== Records provided ==
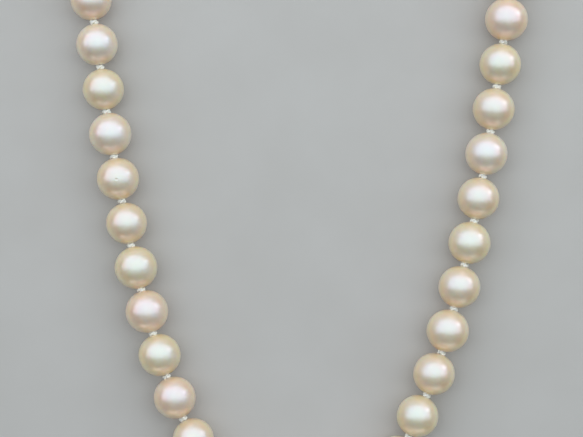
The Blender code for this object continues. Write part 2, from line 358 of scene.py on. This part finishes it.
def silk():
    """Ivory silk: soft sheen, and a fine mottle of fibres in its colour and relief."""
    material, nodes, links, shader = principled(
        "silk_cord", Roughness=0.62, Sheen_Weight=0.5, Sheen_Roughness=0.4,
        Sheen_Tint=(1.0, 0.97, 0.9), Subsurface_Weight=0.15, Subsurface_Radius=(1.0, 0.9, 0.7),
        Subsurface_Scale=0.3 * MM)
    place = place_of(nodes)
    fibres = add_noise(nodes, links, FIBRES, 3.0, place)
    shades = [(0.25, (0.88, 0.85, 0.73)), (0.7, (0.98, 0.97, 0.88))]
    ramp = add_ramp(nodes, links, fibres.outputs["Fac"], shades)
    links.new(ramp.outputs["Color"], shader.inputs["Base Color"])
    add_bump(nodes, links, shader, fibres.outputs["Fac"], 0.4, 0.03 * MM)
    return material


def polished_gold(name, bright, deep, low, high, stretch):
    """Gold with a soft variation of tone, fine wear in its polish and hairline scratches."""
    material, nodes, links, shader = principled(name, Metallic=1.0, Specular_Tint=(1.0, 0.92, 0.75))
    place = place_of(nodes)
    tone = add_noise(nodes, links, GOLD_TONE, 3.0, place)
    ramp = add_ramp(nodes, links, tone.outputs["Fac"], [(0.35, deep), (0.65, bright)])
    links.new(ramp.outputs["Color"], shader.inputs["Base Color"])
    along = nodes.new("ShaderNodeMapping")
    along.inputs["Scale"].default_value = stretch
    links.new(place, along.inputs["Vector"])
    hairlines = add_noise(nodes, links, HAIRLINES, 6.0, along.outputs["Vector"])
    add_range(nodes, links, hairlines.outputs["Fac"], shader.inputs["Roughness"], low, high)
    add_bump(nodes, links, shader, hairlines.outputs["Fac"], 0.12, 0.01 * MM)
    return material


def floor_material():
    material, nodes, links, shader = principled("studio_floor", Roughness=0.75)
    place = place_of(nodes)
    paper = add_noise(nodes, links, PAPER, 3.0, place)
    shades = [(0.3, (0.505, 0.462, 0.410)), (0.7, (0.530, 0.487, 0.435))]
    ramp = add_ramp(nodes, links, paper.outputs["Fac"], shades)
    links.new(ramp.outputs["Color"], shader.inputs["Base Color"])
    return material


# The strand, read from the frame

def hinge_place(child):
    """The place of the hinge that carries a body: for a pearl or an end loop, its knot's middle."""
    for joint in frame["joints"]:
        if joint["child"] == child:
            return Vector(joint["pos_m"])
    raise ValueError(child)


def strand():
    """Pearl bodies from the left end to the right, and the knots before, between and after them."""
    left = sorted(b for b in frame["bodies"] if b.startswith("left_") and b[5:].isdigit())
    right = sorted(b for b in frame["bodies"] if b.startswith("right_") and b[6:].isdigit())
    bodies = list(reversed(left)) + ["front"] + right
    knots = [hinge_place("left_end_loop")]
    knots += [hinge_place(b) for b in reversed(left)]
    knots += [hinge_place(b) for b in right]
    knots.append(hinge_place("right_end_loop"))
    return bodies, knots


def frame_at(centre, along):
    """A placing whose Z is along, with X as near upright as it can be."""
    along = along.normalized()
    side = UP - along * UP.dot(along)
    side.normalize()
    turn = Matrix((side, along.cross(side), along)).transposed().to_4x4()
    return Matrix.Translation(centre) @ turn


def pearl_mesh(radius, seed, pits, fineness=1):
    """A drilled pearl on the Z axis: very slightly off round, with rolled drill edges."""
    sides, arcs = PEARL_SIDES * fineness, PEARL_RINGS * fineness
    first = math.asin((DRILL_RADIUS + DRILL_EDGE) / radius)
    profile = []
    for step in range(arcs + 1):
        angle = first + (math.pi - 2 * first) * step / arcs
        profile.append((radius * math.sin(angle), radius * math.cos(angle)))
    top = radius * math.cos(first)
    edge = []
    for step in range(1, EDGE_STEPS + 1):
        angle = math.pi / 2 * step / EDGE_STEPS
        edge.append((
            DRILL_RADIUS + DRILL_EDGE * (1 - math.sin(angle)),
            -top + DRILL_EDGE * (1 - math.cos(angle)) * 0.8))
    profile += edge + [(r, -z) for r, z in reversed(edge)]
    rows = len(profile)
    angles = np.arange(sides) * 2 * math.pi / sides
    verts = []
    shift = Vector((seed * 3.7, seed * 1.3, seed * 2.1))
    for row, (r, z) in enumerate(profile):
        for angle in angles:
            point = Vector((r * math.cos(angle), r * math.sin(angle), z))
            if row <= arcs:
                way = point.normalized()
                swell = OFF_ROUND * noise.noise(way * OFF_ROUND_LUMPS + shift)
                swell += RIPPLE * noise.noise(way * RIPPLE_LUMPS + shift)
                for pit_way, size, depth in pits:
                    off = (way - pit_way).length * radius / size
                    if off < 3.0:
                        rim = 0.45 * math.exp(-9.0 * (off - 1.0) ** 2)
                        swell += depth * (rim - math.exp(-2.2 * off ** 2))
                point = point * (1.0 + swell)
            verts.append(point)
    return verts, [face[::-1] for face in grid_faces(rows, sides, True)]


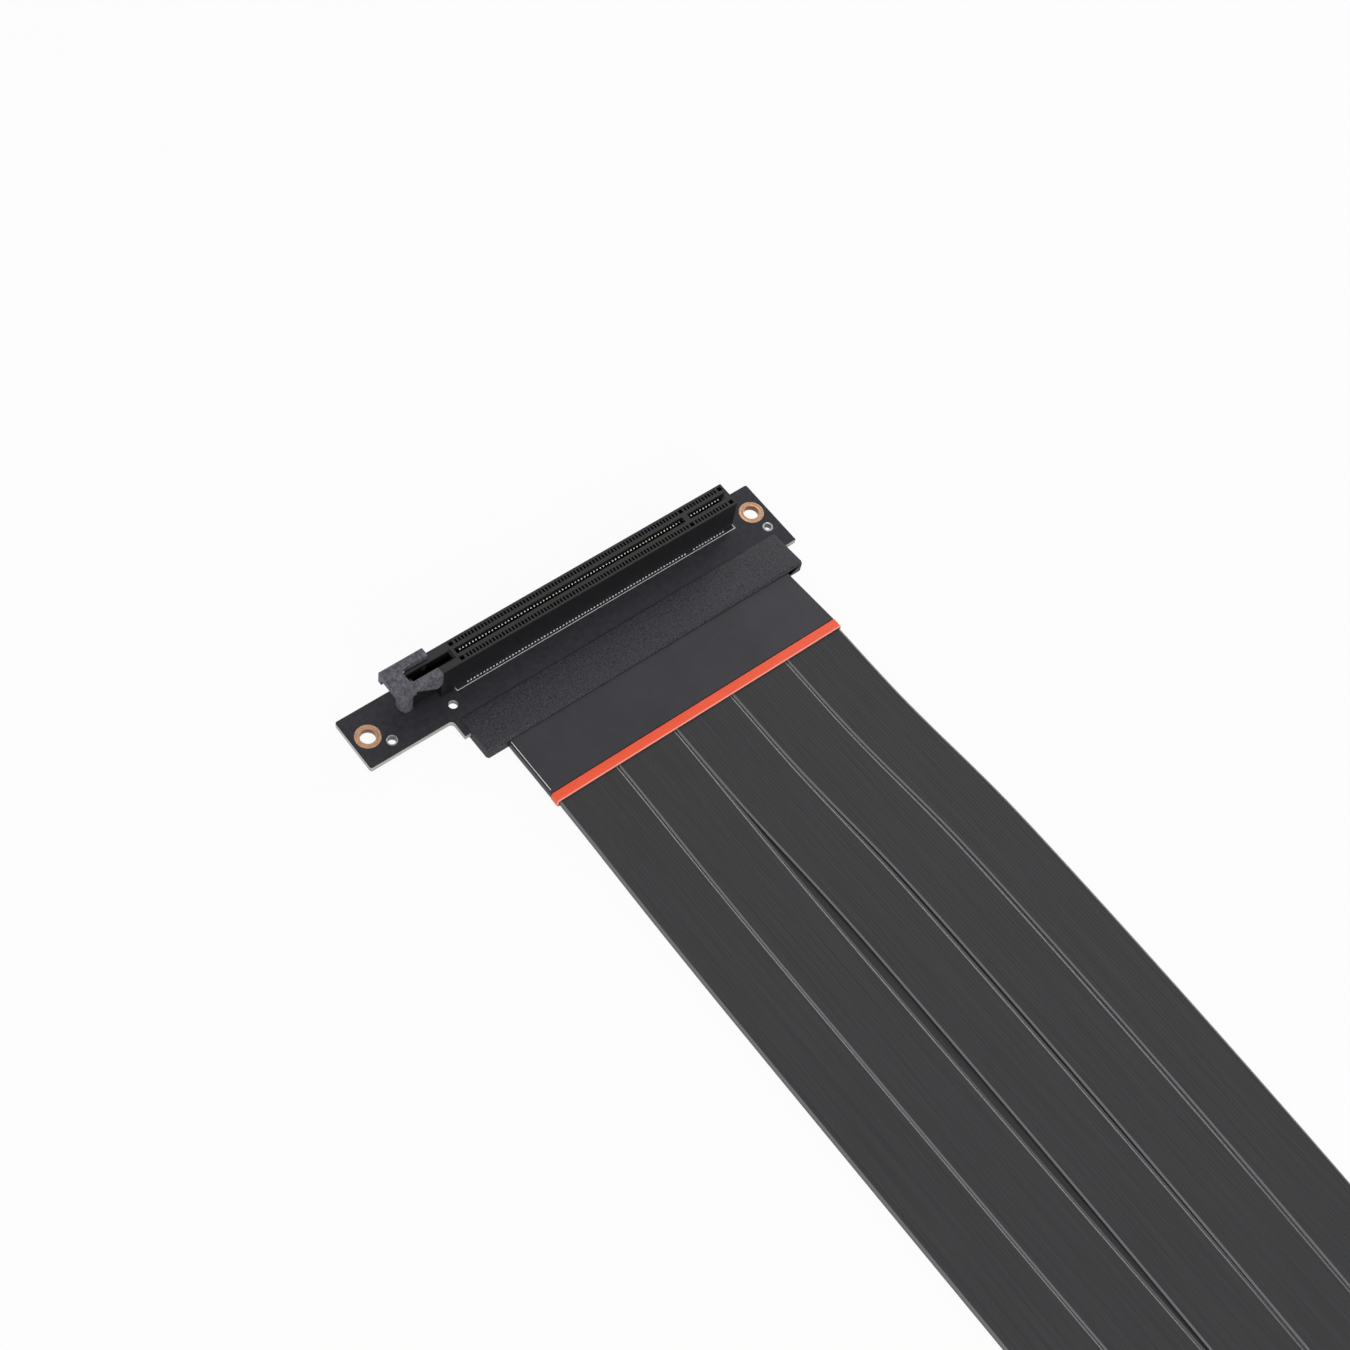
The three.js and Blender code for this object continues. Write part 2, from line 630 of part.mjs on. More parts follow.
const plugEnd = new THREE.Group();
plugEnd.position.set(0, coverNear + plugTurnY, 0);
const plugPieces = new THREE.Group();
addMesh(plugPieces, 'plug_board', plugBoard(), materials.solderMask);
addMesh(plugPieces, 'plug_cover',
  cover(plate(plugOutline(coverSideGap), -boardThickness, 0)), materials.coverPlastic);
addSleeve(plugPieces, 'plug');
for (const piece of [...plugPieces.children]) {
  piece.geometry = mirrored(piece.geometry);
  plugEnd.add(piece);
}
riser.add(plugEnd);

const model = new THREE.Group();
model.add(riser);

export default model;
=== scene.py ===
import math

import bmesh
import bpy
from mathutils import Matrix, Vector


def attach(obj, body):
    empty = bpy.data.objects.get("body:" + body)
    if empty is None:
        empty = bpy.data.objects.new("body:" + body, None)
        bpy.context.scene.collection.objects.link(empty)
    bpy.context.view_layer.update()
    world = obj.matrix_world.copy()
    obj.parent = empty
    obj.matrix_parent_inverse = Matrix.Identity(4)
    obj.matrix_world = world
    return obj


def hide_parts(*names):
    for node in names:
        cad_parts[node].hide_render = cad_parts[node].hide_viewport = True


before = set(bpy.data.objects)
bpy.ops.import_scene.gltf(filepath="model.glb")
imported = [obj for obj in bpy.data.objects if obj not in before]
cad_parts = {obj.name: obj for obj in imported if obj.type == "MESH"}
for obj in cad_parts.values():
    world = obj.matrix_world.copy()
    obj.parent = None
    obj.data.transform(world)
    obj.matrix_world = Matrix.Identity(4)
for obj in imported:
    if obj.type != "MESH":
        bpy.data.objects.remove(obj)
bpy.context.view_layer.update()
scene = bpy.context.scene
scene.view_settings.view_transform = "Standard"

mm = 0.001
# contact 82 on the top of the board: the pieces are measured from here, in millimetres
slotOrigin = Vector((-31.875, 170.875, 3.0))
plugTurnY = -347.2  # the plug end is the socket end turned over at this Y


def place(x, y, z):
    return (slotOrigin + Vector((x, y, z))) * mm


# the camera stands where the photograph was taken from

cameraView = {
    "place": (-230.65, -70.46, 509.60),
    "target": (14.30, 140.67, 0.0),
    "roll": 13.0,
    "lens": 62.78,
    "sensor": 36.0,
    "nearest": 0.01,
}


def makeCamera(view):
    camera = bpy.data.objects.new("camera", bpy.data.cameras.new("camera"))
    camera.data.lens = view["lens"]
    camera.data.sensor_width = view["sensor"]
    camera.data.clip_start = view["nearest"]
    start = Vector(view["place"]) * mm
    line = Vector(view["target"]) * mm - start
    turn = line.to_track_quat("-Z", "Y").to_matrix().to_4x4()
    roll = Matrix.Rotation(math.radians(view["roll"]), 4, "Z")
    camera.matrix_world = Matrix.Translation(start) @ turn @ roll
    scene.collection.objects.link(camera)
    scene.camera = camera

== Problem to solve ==
Quote exactly the lines running from the line with "const plugEnd = new THREE.Group();" through the line with "plugTurnY = -347.2", both ends included, and nothing more.

== Exercise response ==
const plugEnd = new THREE.Group();
plugEnd.position.set(0, coverNear + plugTurnY, 0);
const plugPieces = new THREE.Group();
addMesh(plugPieces, 'plug_board', plugBoard(), materials.solderMask);
addMesh(plugPieces, 'plug_cover',
  cover(plate(plugOutline(coverSideGap), -boardThickness, 0)), materials.coverPlastic);
addSleeve(plugPieces, 'plug');
for (const piece of [...plugPieces.children]) {
  piece.geometry = mirrored(piece.geometry);
  plugEnd.add(piece);
}
riser.add(plugEnd);

const model = new THREE.Group();
model.add(riser);

export default model;
=== scene.py ===
import math

import bmesh
import bpy
from mathutils import Matrix, Vector


def attach(obj, body):
    empty = bpy.data.objects.get("body:" + body)
    if empty is None:
        empty = bpy.data.objects.new("body:" + body, None)
        bpy.context.scene.collection.objects.link(empty)
    bpy.context.view_layer.update()
    world = obj.matrix_world.copy()
    obj.parent = empty
    obj.matrix_parent_inverse = Matrix.Identity(4)
    obj.matrix_world = world
    return obj


def hide_parts(*names):
    for node in names:
        cad_parts[node].hide_render = cad_parts[node].hide_viewport = True


before = set(bpy.data.objects)
bpy.ops.import_scene.gltf(filepath="model.glb")
imported = [obj for obj in bpy.data.objects if obj not in before]
cad_parts = {obj.name: obj for obj in imported if obj.type == "MESH"}
for obj in cad_parts.values():
    world = obj.matrix_world.copy()
    obj.parent = None
    obj.data.transform(world)
    obj.matrix_world = Matrix.Identity(4)
for obj in imported:
    if obj.type != "MESH":
        bpy.data.objects.remove(obj)
bpy.context.view_layer.update()
scene = bpy.context.scene
scene.view_settings.view_transform = "Standard"

mm = 0.001
# contact 82 on the top of the board: the pieces are measured from here, in millimetres
slotOrigin = Vector((-31.875, 170.875, 3.0))
plugTurnY = -347.2  # the plug end is the socket end turned over at this Y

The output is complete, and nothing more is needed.